Mit dem Landgericht, auf dessen Ausführungen insoweit verwiesen wird, ist dann anzunehmen, dass die Erwiderung nicht unzulässig ist, also weder offensichtlich unwahr, noch offensichtlich irreführend. Die Erwiderung ist auch nicht übermäßig lang, vielmehr enthält sie eine dem Vorwurf der Irreführung vorbeugende jedenfalls vertretbare Ergänzung. Endlich ist aus den oben dargelegten Erwägungen auch hier trotz der vermeintlichen Belanglosigkeit ein Erwiderungsinteresse zu bejahen.

Auch die mit der Berufung weiter verfolgten Beanstandungen hinsichtlich der fünften Passage der Gegendarstellung ("Schmierzettel") verfangen nicht.

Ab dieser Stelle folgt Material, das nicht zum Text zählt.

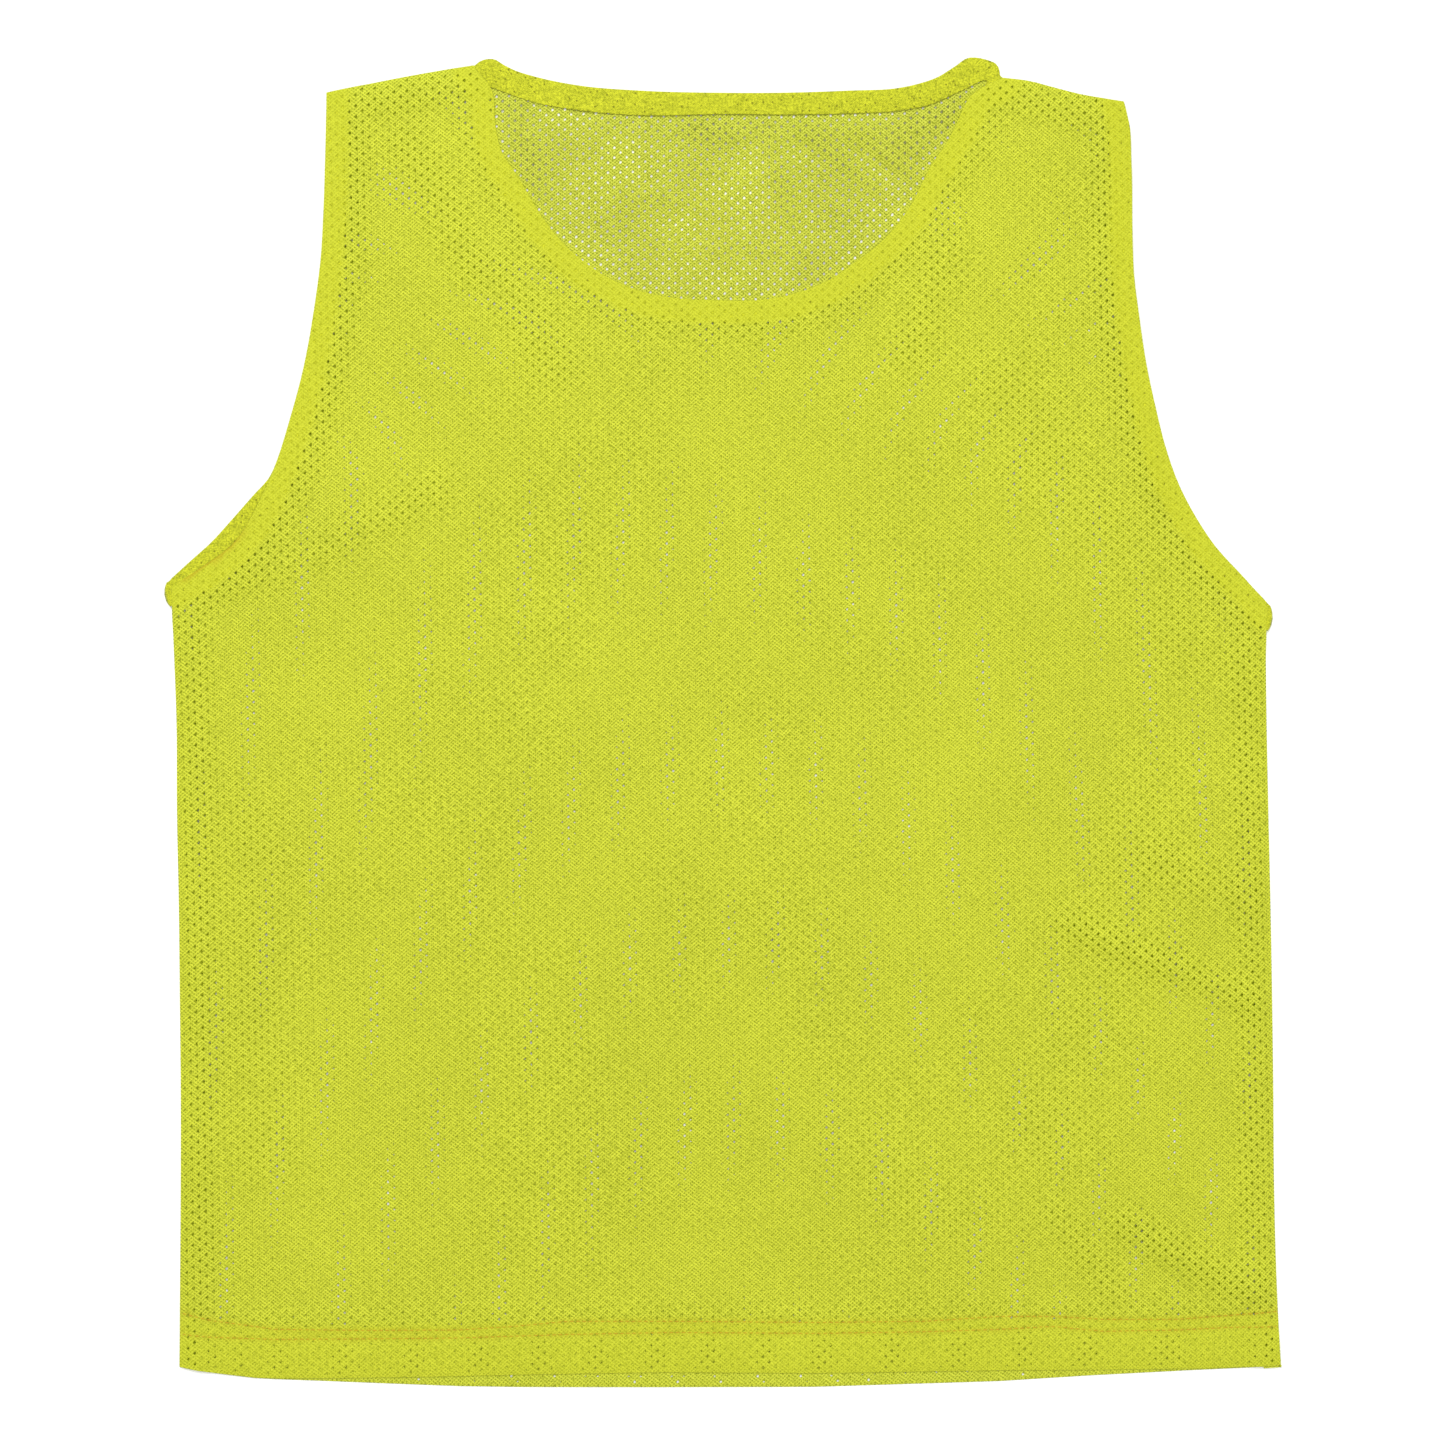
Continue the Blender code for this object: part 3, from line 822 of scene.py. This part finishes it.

Auch insoweit kann nach wie vor dem Vorbringen der Antragsgegnerin nicht entnommen werden, dass die Gegendarstellungsvoraussetzungen etwa wegen offensichtlicher Unrichtigkeit oder offensichtlicher Irreführung der Entgegnung oder aus anderen Gründen nicht vorliegen. Mangels gewichtigen neuen Vortrages verweist der Senat auch insoweit auf die zutreffenden Ausführungen im angefochtenen Urteil. Insoweit ist allerdings noch einmal darauf hinzuweisen, dass sich aus Feststellungen in einem anderen Gerichtsverfahren, welche etwa ein inhaltlich einem Gegendarstellungsbegehren, insbesondere aber einer Erwiderung entgegenstehen könnten, nicht ohne weiteres die Unzulässigkeit des Gegendarstellungsbegehrens, insbesondere die Unwahrheit der Erwiderung, entnehmen lässt.

Die Kostenentscheidung beruht auf § 97 Abs. 1 ZPO.